O convite veio de um companheiro de estudos para participar na Romaria de Nossa Senhora dos Prazeres, na Granja (Soito, Sabugal). Não me fiz rogado e aceitei, juntamente com um amigo.
No dia 28 de Abril, na segunda-feira a seguir à Páscoa, as gentes do Soito deslocam-se de todas as partes do País e da diáspora a tão importante manifestação religiosa (sem esquecer a vertente profana). Tal acontecimento está muito enraizado na alma do Povo Arraiano, gente forte que pega os touros pelos cornos, agarra o FORCÃO, e na sua gastronomia ainda oferece uma deliciosa sopa de cornos, única na culinária portuguesa e mundial. Com cinquenta e mais cavalos, carregados de minério e café, este Povo tanto enfrentava a guarda civil espanhola, como se aventura numa excursão cavalar a Fátima, conduzida por Manuel Carlos Rito. Nessa peregrinação, o almoço é no Parque de Campismo do Fundão e a dormida na Serra do Açor. Em jornada pedagógica, os cavalos são apresentados às crianças da Sertã e de Cernache do Bonjardim, que ofertam, além de afectos, muitas cenouras para gáudio cavalar. Após cavalgar cinco dias, chegam ao Santuário da Cova da Iria.
Aproveito para descobrir a etimologia da palavra FORCÃO. Cada letra representa um valor arraiano: F de Força, O de Coragem, R de Garra, C de Dedicação, A de Unidade e O de Amor. Assim indica a t-shirt do Jovem dinamizador destes valores – chamam-lhe o Fred do Soito.
A imagem da Senhora dos Prazeres, em procissão, percorre seis quilómetros e chega à Capela que as gentes piedosas lhe construíram, um local impar, um pequeno éden. Ali, há muitos anos num vale, reza a tradição pela boca de Maria Dulce Carvalhinho, uma senhora teve de fugir para Espanha com um filho de tenra idade. Chegada ao local da Granja foi perseguida pelas tropas e acabou por perdê-lo. Terminada a guerra, a mãe regressou a este local à procura do filho e encontrou-o são e salvo. Questionado o petiz, disse que todos os dias uma Senhora, vestida de Luz e muito bela, cuidava dele.
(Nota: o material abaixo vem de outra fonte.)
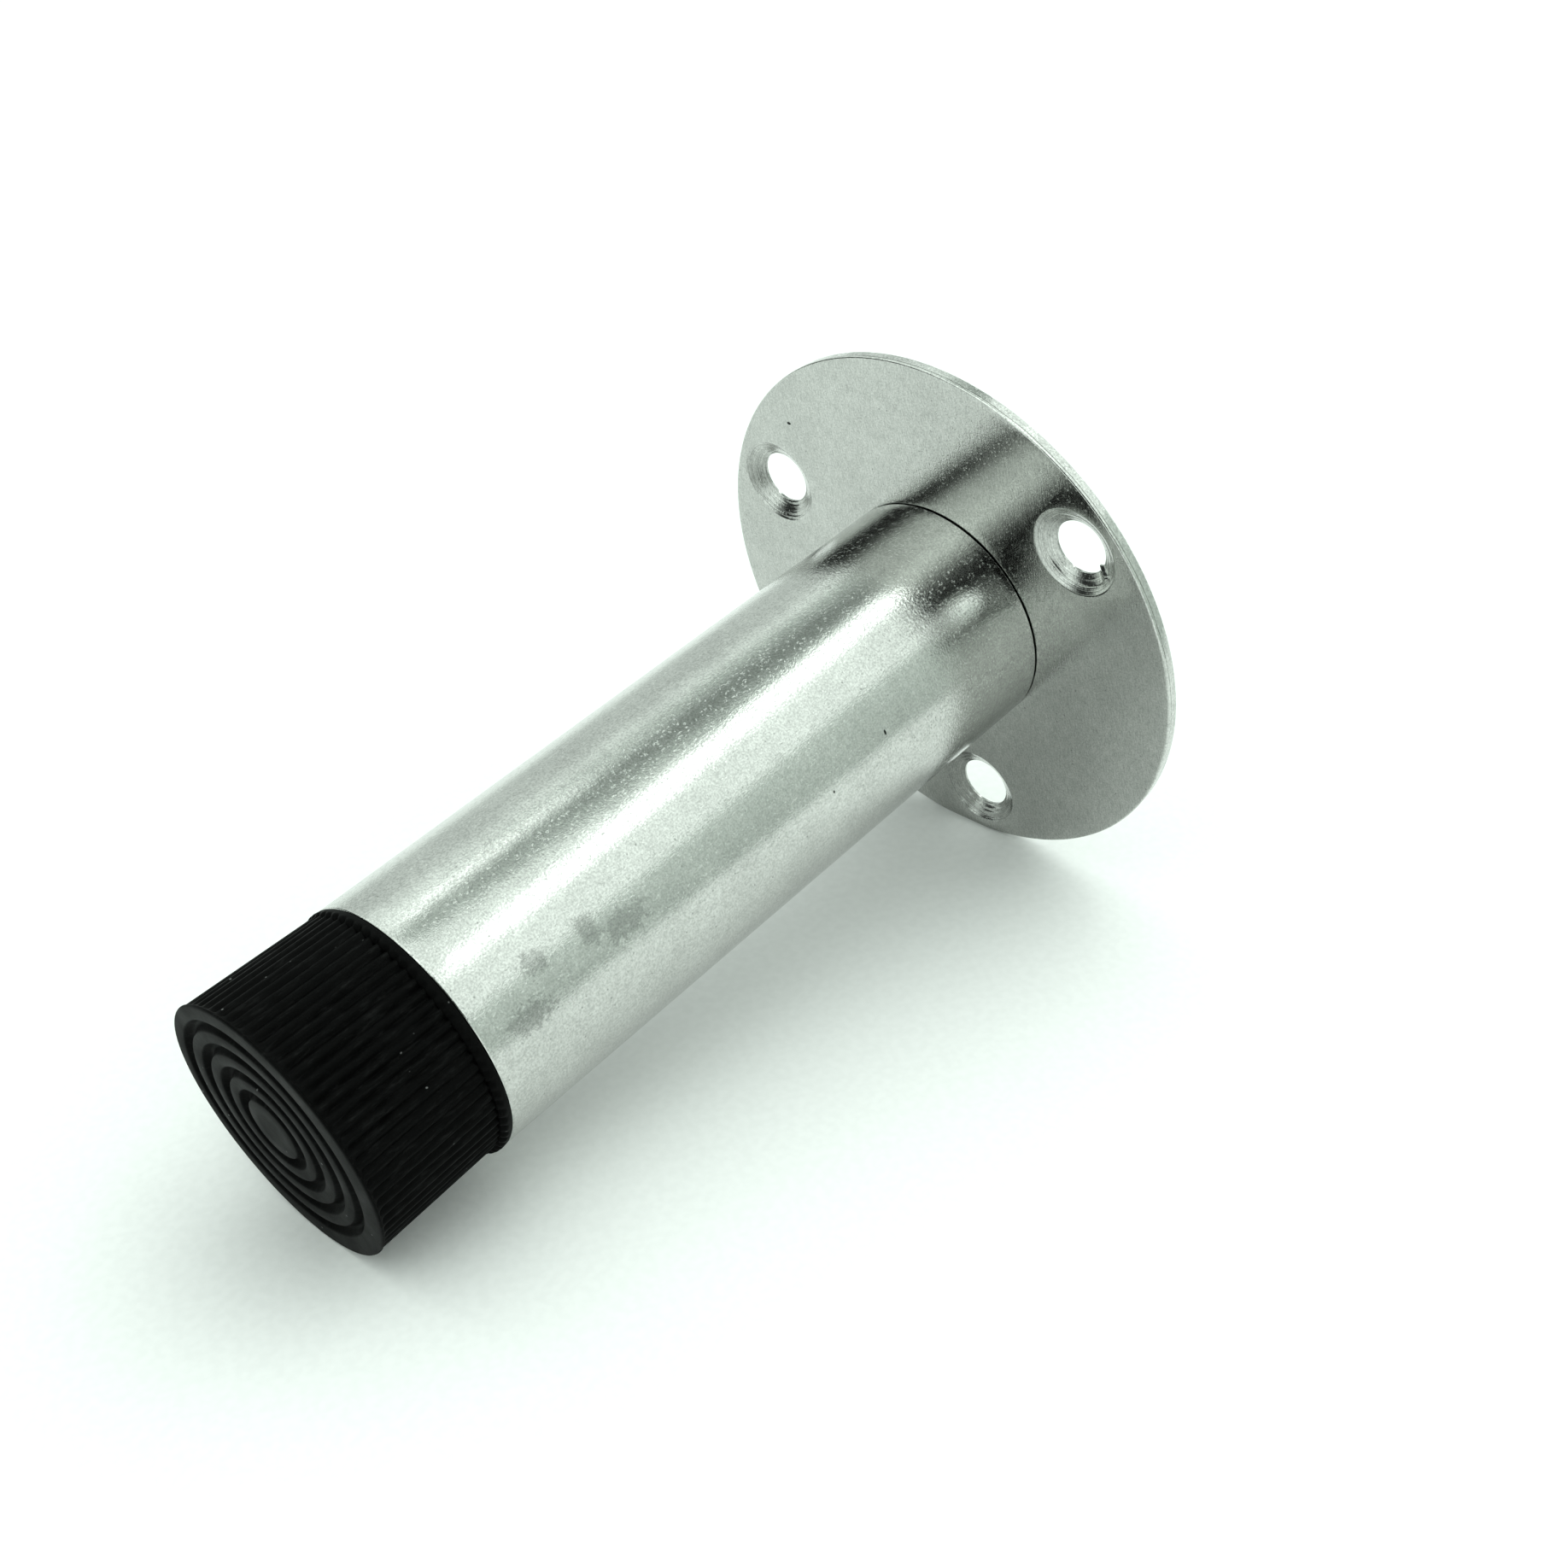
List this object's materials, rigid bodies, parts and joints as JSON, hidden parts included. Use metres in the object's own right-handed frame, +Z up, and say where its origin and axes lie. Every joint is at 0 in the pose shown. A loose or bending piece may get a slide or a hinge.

A notícia espalhou-se e o Povo mandou fazer uma pequena capela, em Honra de Nossa Senhora da Granja ou dos Prazeres com a respetiva imagem. Entretanto, os nossos “hermanos” espanhóis reivindicaram a posse da santa e roubaram-na, levando o culto para terras de Castela. Os portugueses, homens da raia, repuseram a legalidade, resgatando a Nossa Senhora dos Prazeres do altar castelhano como resgatavam dos cemitérios franquistas os corpos dos contrabandistas.
Domingos Oliveira, antigo trabalhador nos famosos “Sumos da Cristalina” (fábrica fechada há anos), acredita piamente nas histórias da Senhora dos Prazeres. Ao seu lado, Isilda Oliveira declama: “ Senhora dos Prazeres/Soltai a pombinha/Deixai-a beber na Fontinha/Deixai-a beber, deixai-a voar/Que o vosso Menino a irá buscar/A Mãe encontrou o Menino/Entretido e a brincar/Com a pombinha/ A beber na fontinha.”
Esta tradição oral é referenciada pelo Pregador da Festa, um Missionário Franciscano Capuchinho – Padre Manuel Rito Dias -, homem do Soito, com cinquenta anos de sacerdócio, trinta em Angola e dez em Timor. O Reverendo reclama atenção para a posição das mãos da Nossa Senhora dos Prazeres, acarinhando e protegendo, com muito amor, o Menino seu Filho. As mãos das mães valem mais que mil sermões.
A celebração eucarística é presidida pelo Padre António Dias Domingos e pelo Diácono Manuel da Conceição.
Destaco vários aspectos positivos: a religiosidade da romaria, o bonito lançamento de balões no final das festividades, a proibição de qualquer venda (não há feira nem feirantes) e o ambiente de partilha entre os inúmeros grupos (um jornalista, Rui Meirinho, “contou” perto de três mil pessoas). O único aspecto negativo é o repetitivo e abusivo lançamento de foguetes.
Entre línguas temperadas de francês e castelhano, abandonamos a paradisíaca Granja com uma última saudação à Senhora dos Prazeres, sem esquecer que não há Família no Soito, que não tenha um familiar com este nome e saboreando os corcareis que são feitos nestas festividades, e que me lembram os da minha saudosa Mãe que fazia na Bismula – Sabugal.